- **Data extract**:
• • • • • • •

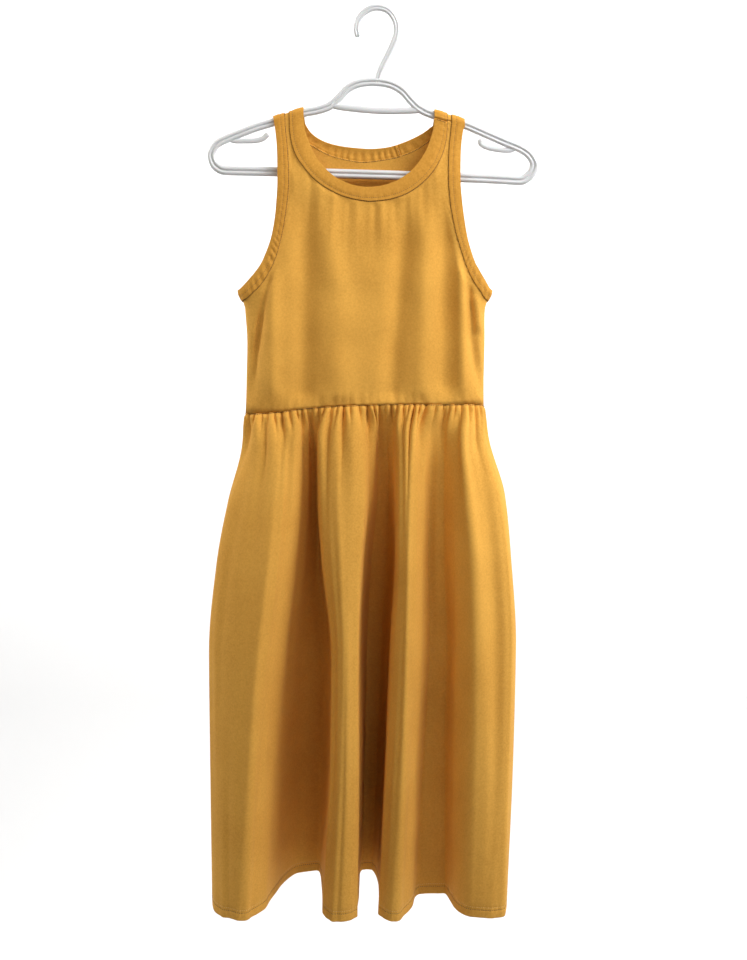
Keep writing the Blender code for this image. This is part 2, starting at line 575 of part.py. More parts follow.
def surface_normals(points, closed=False):
    """Unit normals of a grid of points."""
    if closed:
        ring = np.concatenate([points[-2:-1], points, points[1:2]])
        along_u = (ring[2:] - ring[:-2])
    else:
        along_u = np.gradient(points, axis=0)
    normal = np.cross(along_u, np.gradient(points, axis=1))
    return normal / np.linalg.norm(normal, axis=-1, keepdims=True)


def half_band(seam, seam_steps, edge, edge_steps, side):
    """Strip of points from a seam to a free edge on one side of the body."""
    seam = along(seam, seam_steps)
    edge = along(edge, edge_steps)
    across = np.linspace(0, 1, 3)[None, :, None]
    flat = seam[:, None, :] * (1 - across) + edge[:, None, :] * across
    return drape(flat[..., 0] / HALF_GIRTH, flat[..., 1], side)


def neckband_points():
    """Ring of points of the neckband, from its seam to its free edge."""
    halves = []
    for side in (1, -1):
        seam = neck_line("seam", side)
        edge = neck_line("edge", side)
        halves.append(half_band(seam, neck_steps(seam, side), edge, neck_steps(edge, side), side))
    return np.concatenate([halves[0], halves[1][::-1][1:]])


def armband_points(left):
    """Ring of points of an armband, from its seam to its free edge."""
    halves = []
    for side in (1, -1):
        seam = arm_line("seam", left, side)
        edge = arm_line("edge", left, side)
        halves.append(half_band(seam, arm_steps(seam, left, side), edge, arm_steps(edge, left, side), side))
    return np.concatenate([halves[0], halves[1][::-1][1:]])


def band(points, inside):
    """Lift a band off the body, crown its middle and leave the seam gap."""
    points = pull_in(points, SEAM_GAP / 2, ["v0"])
    normal = surface_normals(points, closed=True)
    away = np.sum(normal * (points - inside), axis=-1, keepdims=True)
    normal = normal * np.sign(np.mean(away))
    lift = np.array([BAND_LIFT, BAND_LIFT + BAND_CROWN, BAND_LIFT])[None, :, None]
    moved = points + normal * lift
    moved[-1] = moved[0]
    return moved


def skirt_points(side, columns):
    """Grid of points of a gathered skirt panel, from the waist seam to the hem."""
    folds = FRONT_FOLDS if side > 0 else BACK_FOLDS
    gathers = FRONT_GATHERS if side > 0 else BACK_GATHERS
    u = np.linspace(0, 1, columns + 1)
    place = -1 + 2 * u
    top_z = waist_height(place, side)
    top = drape(place, top_z, side)[:, :2]
    lines = np.array([row[1] for row in folds])
    levels = [top]
    for k in range(len(FOLD_HEIGHTS)):
        spots = np.array([row[2 + k] for row in folds]) / 1000
        levels.append(glide(u, lines, spots))
    mean_top = -0.497
    knots = np.concatenate([[0.0], (mean_top - np.array(FOLD_HEIGHTS) / 1000) / (mean_top - HEM_Z)])
    rows = np.array(SKIRT_ROWS)
    xy = np.swapaxes(glide(rows, knots, np.stack(levels)), 0, 1)
    z = top_z[:, None] + (HEM_Z - top_z[:, None]) * rows[None, :]
    points = np.concatenate([xy, z[..., None]], axis=-1)

    tangent = np.gradient(points[..., :2], axis=0)
    tangent /= np.linalg.norm(tangent, axis=-1, keepdims=True)
    outward = np.stack([tangent[..., 1], -tangent[..., 0]], axis=-1) * side
    swell = np.array(GATHER_SWELL) / 1000
    drop = top_z[:, None] - z
    height = np.interp(drop, swell[:, 0], swell[:, 1])
    beat = gathers * u + 0.30 * np.sin(2 * math.pi * 3.1 * u + 1.0 + side) + 0.16 * np.sin(2 * math.pi * 7.3 * u)
    uneven = 0.82 + 0.18 * np.sin(2 * math.pi * 5.7 * u + 2.0)
    ends = smooth(np.minimum(u, 1 - u) * 34)
    wave = np.cos(2 * math.pi * beat) * uneven * ends
    points[..., :2] += outward * (height * wave[:, None])[..., None]
    return points


def material(name, colour, roughness):
    """Plain surface of one colour."""
    made = bpy.data.materials.new(name)
    made.use_nodes = True
    shader = made.node_tree.nodes["Principled BSDF"]
    shader.inputs["Base Color"].default_value = (*colour, 1.0)
    shader.inputs["Roughness"].default_value = roughness
    return made


def sheet(name, points, wall, group, closed=False, even=False):
    """Make a named cloth piece of even thickness on a grid of points."""
    across, down = points.shape[0] - 1, points.shape[1] - 1
    mesh = bpy.data.meshes.new(name)
    bm = bmesh.new()
    bmesh.ops.create_grid(bm, x_segments=across, y_segments=down, size=0.5)
    for vert in bm.verts:
        i = round((vert.co.x + 0.5) * across)
        j = round((vert.co.y + 0.5) * down)
        vert.co = points[i, j]
    if closed:
        bmesh.ops.remove_doubles(bm, verts=bm.verts, dist=0.00005)
    bmesh.ops.recalc_face_normals(bm, faces=bm.faces)
    bm.to_mesh(mesh)
    bm.free()
    made = bpy.data.objects.new(name, mesh)
    group.objects.link(made)
    made.data.materials.append(material("jersey_" + name, (0.60, 0.32, 0.045), 0.9))
    thick = made.modifiers.new("wall", "SOLIDIFY")
    thick.thickness = wall
    thick.offset = 0.0
    thick.use_even_offset = even
    thick.use_quality_normals = True
    return made


def rod(name, line, radius, group, closed=False, steps=1, sides=2):
    """Make a round rod along points in the plane of the hanger."""
    path = curve(np.array(line) / 1000, closed=closed, steps=steps)
    data = bpy.data.curves.new(name, "CURVE")
    data.dimensions = "3D"
    data.bevel_depth = radius
    data.bevel_resolution = sides
    data.use_fill_caps = not closed
    spline = data.splines.new("POLY")
    spline.points.add(len(path) - 1)
    for k, (x, z) in enumerate(path):
        spline.points[k].co = (x, 0.0, z, 1.0)
    spline.use_cyclic_u = closed
    bent = bpy.data.objects.new(name + "_line", data)
    group.objects.link(bent)
    bpy.context.view_layer.update()
    graph = bpy.context.evaluated_depsgraph_get()
    mesh = bpy.data.meshes.new_from_object(bent.evaluated_get(graph))
    made = bpy.data.objects.new(name, mesh)
    made.matrix_world = bent.matrix_world
    group.objects.link(made)
    bpy.data.objects.remove(bent)
    bm = bmesh.new()
    bm.from_mesh(mesh)
    bmesh.ops.remove_doubles(bm, verts=bm.verts, dist=0.00001)
    bmesh.ops.recalc_face_normals(bm, faces=bm.faces)
    bm.to_mesh(mesh)
    bm.free()
    return made


def hanger(group, cutters):
    """Join the frame, hook, eye bar and strap hooks into one moulding."""
    frame = rod("hanger", HANGER_FRAME, ARM_ROD, group, closed=True)
    pieces = (
        rod("hook_rod", HOOK, HOOK_ROD, cutters),
        rod("eye_bar", CROSSBAR, CROSSBAR_ROD, cutters),
        rod("strap_hook_left", STRAP_HOOK_LEFT, STRAP_HOOK_ROD, cutters, sides=1),
        rod("strap_hook_right", STRAP_HOOK_RIGHT, STRAP_HOOK_ROD, cutters, sides=1),
    )
    for piece in pieces:
        piece.hide_render = True
        piece.display_type = "WIRE"
        join = frame.modifiers.new(piece.name, "BOOLEAN")
        join.operation = "UNION"
        join.solver = "EXACT"
        join.object = piece
    frame.data.materials.clear()
    frame.data.materials.append(material("moulded_plastic", (0.80, 0.80, 0.79), 0.35))
    return frame


def main():
    """Build the dress and its hanger."""
    for item in list(bpy.data.objects):
        bpy.data.objects.remove(item)
    group = bpy.data.collections.new("sleeveless_dress")
    cutters = bpy.data.collections.new("cutters")
    bpy.context.scene.collection.children.link(group)
    bpy.context.scene.collection.children.link(cutters)
    cutters.hide_render = True

    half = SEAM_GAP / 2
    front = pull_in(bodice_points(1, BODICE_ROWS), half, ["v0", "v1", "u0", "u1"])
    back = pull_in(bodice_points(-1, BODICE_ROWS), half, ["v0", "v1", "u0", "u1"])
    sheet("front_bodice", front, CLOTH, group)
    sheet("back_bodice", back, CLOTH, group)
    sheet("neckband", band(neckband_points(), np.array([-0.0115, 0.0, -0.13])), BAND, group, closed=True)
    sheet("left_armband", band(armband_points(True), np.array([-0.10, 0.0, -0.24])), BAND, group, closed=True)
    sheet("right_armband", band(armband_points(False), np.array([0.07, 0.0, -0.24])), BAND, group, closed=True)
    front_skirt = pull_in(skirt_points(1, FRONT_GATHERS * 4), half, ["u0", "u1"])
    back_skirt = pull_in(skirt_points(-1, 98), half, ["u0", "u1"])
    front_skirt = pull_in(front_skirt, half + WAIST_ROOM, ["v0"])
    back_skirt = pull_in(back_skirt, half + WAIST_ROOM, ["v0"])
    sheet("front_skirt", front_skirt, CLOTH, group, even=True)
    sheet("back_skirt", back_skirt, CLOTH, group, even=True)
    hanger(group, cutters)


main()
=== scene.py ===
"""Sleeveless jersey dress with a gathered skirt on a thin white hanger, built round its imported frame."""
import math

import bmesh
import bpy
import numpy as np
from bpy.props import FloatProperty, FloatVectorProperty, IntProperty, PointerProperty
from mathutils import Matrix, Vector


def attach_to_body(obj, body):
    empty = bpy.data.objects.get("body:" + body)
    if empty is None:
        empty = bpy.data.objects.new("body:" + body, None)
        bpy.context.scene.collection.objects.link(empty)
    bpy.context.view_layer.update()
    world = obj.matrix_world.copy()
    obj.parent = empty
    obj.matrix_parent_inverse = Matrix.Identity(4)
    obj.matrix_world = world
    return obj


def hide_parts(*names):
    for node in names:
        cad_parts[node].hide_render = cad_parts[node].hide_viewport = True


bl_info = {
    "name": "Sleeveless Dress on a Hanger",
    "version": (1, 0, 0),
    "blender": (4, 5, 0),
    "location": "View3D > Sidebar > Dress",
    "description": "Builds a gathered jersey dress and its hanger round the packed frame",
    "category": "Object",
}

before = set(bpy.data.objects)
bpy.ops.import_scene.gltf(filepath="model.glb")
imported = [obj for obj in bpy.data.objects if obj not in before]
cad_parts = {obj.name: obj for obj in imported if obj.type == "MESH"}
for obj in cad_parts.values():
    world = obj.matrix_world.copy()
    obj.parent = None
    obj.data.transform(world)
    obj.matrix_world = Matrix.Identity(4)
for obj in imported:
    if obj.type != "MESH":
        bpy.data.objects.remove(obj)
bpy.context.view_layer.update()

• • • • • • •

Print exactly the lines from the one containing "back_skirt = pull_in(back_skirt, half" to the one containing "obj.parent = empty", both included, and nothing else.

    back_skirt = pull_in(back_skirt, half + WAIST_ROOM, ["v0"])
    sheet("front_skirt", front_skirt, CLOTH, group, even=True)
    sheet("back_skirt", back_skirt, CLOTH, group, even=True)
    hanger(group, cutters)


main()
=== scene.py ===
"""Sleeveless jersey dress with a gathered skirt on a thin white hanger, built round its imported frame."""
import math

import bmesh
import bpy
import numpy as np
from bpy.props import FloatProperty, FloatVectorProperty, IntProperty, PointerProperty
from mathutils import Matrix, Vector


def attach_to_body(obj, body):
    empty = bpy.data.objects.get("body:" + body)
    if empty is None:
        empty = bpy.data.objects.new("body:" + body, None)
        bpy.context.scene.collection.objects.link(empty)
    bpy.context.view_layer.update()
    world = obj.matrix_world.copy()
    obj.parent = empty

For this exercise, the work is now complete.